DDV’s job is to deliver a balance of growth and capital preservation over five years. To do that, the fund holds bonds as its backbone — between 80% and 90% of assets. These are high-quality bonds: U.S. government securities and investment-grade corporate debt. The fund keeps their maturities relatively short so that the overall bond portfolio has a duration of roughly five years. (Duration is a measure of how much a bond’s price swings when interest rates move; a five-year duration means that a 1% rise in rates tends to cause roughly a 5% decline in price.)

The remaining 10% to 20% goes into global stocks — not for spectacular gains, but for steady growth. The stocks are tilted toward quality, value, and dividend payers, investments that typically bounce around less than the broad market.

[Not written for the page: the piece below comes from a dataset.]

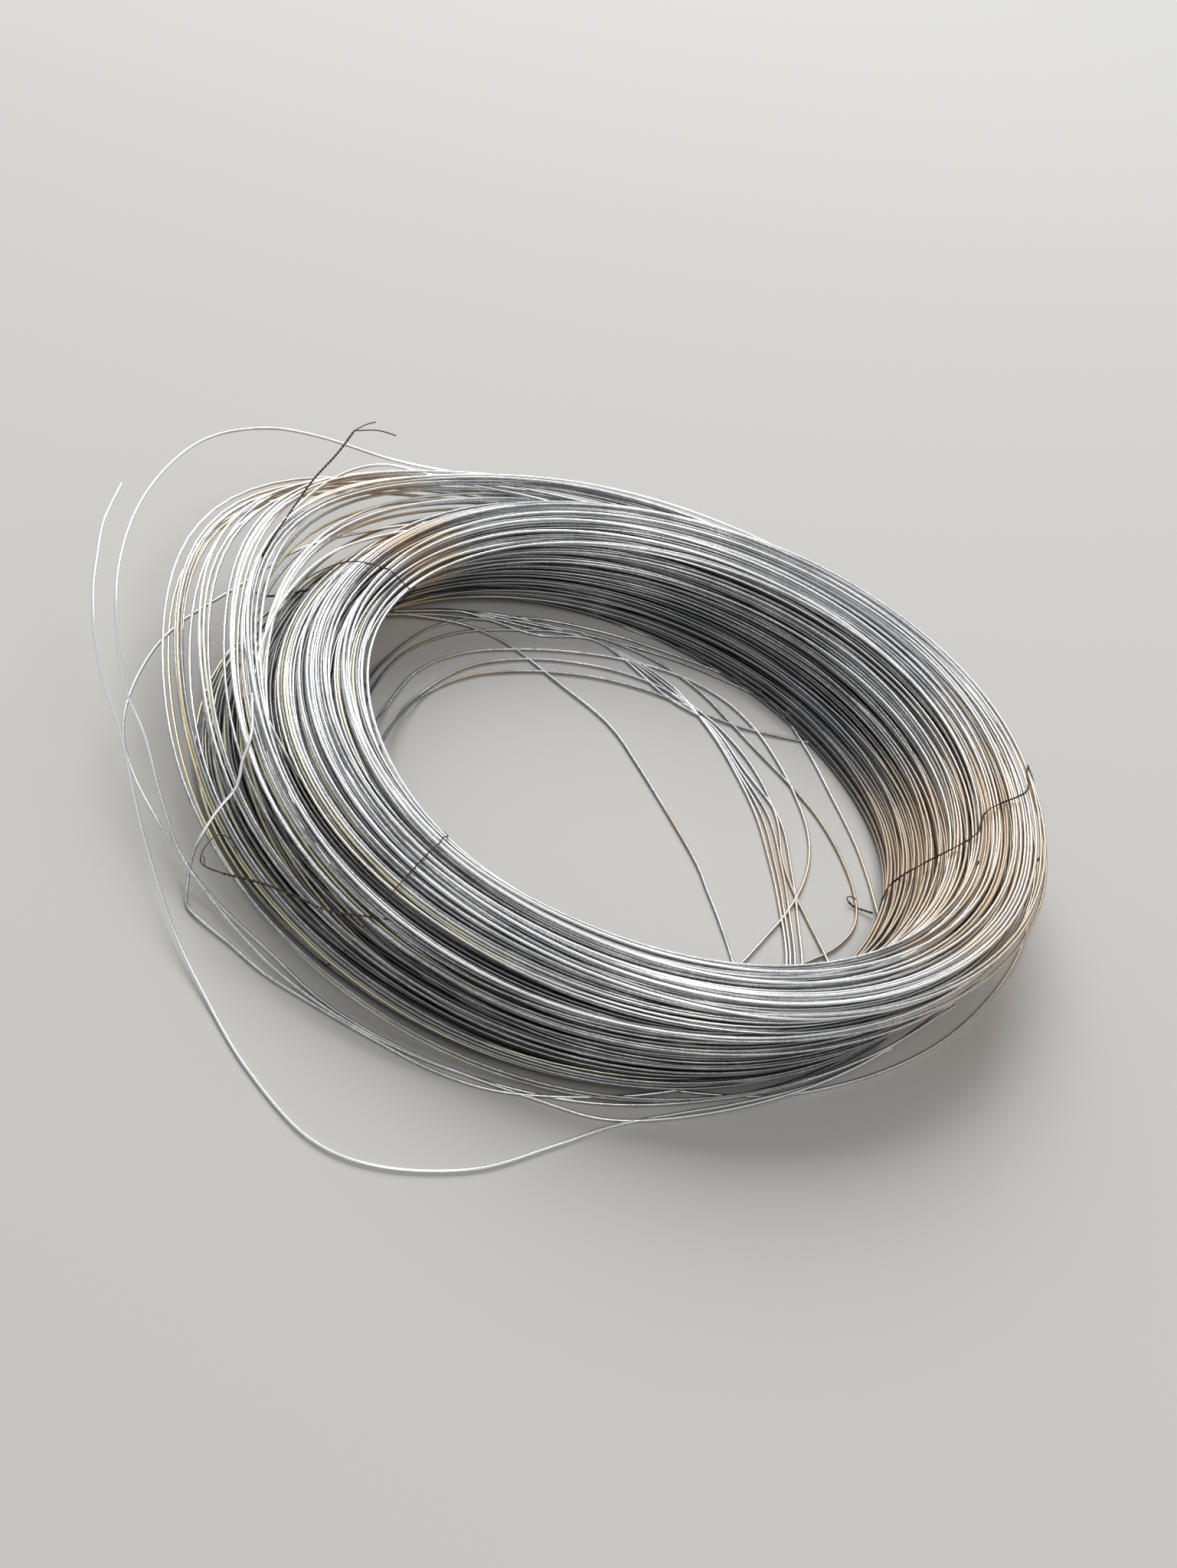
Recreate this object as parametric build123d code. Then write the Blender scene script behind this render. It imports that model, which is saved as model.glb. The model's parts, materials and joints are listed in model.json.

The combination is deliberate. Bonds anchor the stability. Equities provide enough growth that five years of compounding does not feel like a waste of time. Together, they are meant to preserve capital while adding modest returns by the five-year mark.

Active Management and Rebalancing

DDV is actively managed, not an index fund. Discipline Funds’ team makes decisions about which bonds to buy, which to trim, and how much equity exposure to hold at any moment. This active involvement costs 0.25% in annual expenses — reasonable for an active fund, though higher than a plain-vanilla bond index ETF.

The active approach earns its keep through disciplined rebalancing. If stocks soar and the equity sleeve grows from 15% to 25% of the fund, the managers trim equities and buy bonds to restore the balance. This countercyclical rebalancing forces the fund to buy when markets are down and sell when they are hot, a simple but effective behavioral guard against the mistakes that sink most investors.

Who This Is For

DDV works best for investors with a specific five-year need and an ability to hold the position until that date arrives. A parent saving for a child’s college entrance in five years is a textbook use case. Someone planning a mid-career sabbatical and setting aside the money now. A business owner who plans to retire in five years and wants predictable wealth available then.

The fund is not for someone who will need the money in two years or keeps it until retirement in twenty. A two-year time horizon calls for a shorter-duration fund (like DDV’s three-year sibling, if Discipline Funds offers it); a twenty-year horizon should probably lean much heavier into stocks. DDV is not a catch-all; it is a precisely fitted tool.

Risks and Realistic Expectations

The primary risk is interest rate movement. If rates rise sharply after you buy the fund, the bond holdings will decline in value. A 2% rise in rates might trim 10% from the bond-heavy portfolio. This is temporary only if you hold to maturity, but if you need the money before five years are up and rates have risen, you will realize losses.

A secondary risk is opportunity cost. If stocks soar over five years and DDV’s equity sleeve delivers only single-digit returns, you will regret not holding more equities. Conversely, if a severe recession hits before year five, the bonds will have been a blessing — you will have capital intact while others who held all-stock portfolios are underwater.

The fund does not promise to beat inflation, though historically bonds and modest equity exposure tend to do so modestly. It does not promise excitement. Returns in a quiet year might be 3–4%. Investors chasing double-digit annual returns should not buy DDV; they should buy something else.

Checking Your Work

Anyone considering DDV should start by being honest about when they will need the money. Truly five years, or is it “around five years” (which usually means “whenever the market looks good”)? The more certain the timeline, the more sense the fund makes. Next, look at the prospectus to see the exact holdings and the fund’s realized duration — Discipline Funds publishes this data regularly. Finally, consider your tolerance for ups and downs; if a 10% drawdown in the bond portfolio will spook you into selling, DDV is not the vehicle.

The fund trades like any ETF and is available at most brokers. It is plain-vanilla and explicit about its goal: stable, five-year-aligned wealth. That clarity is its virtue.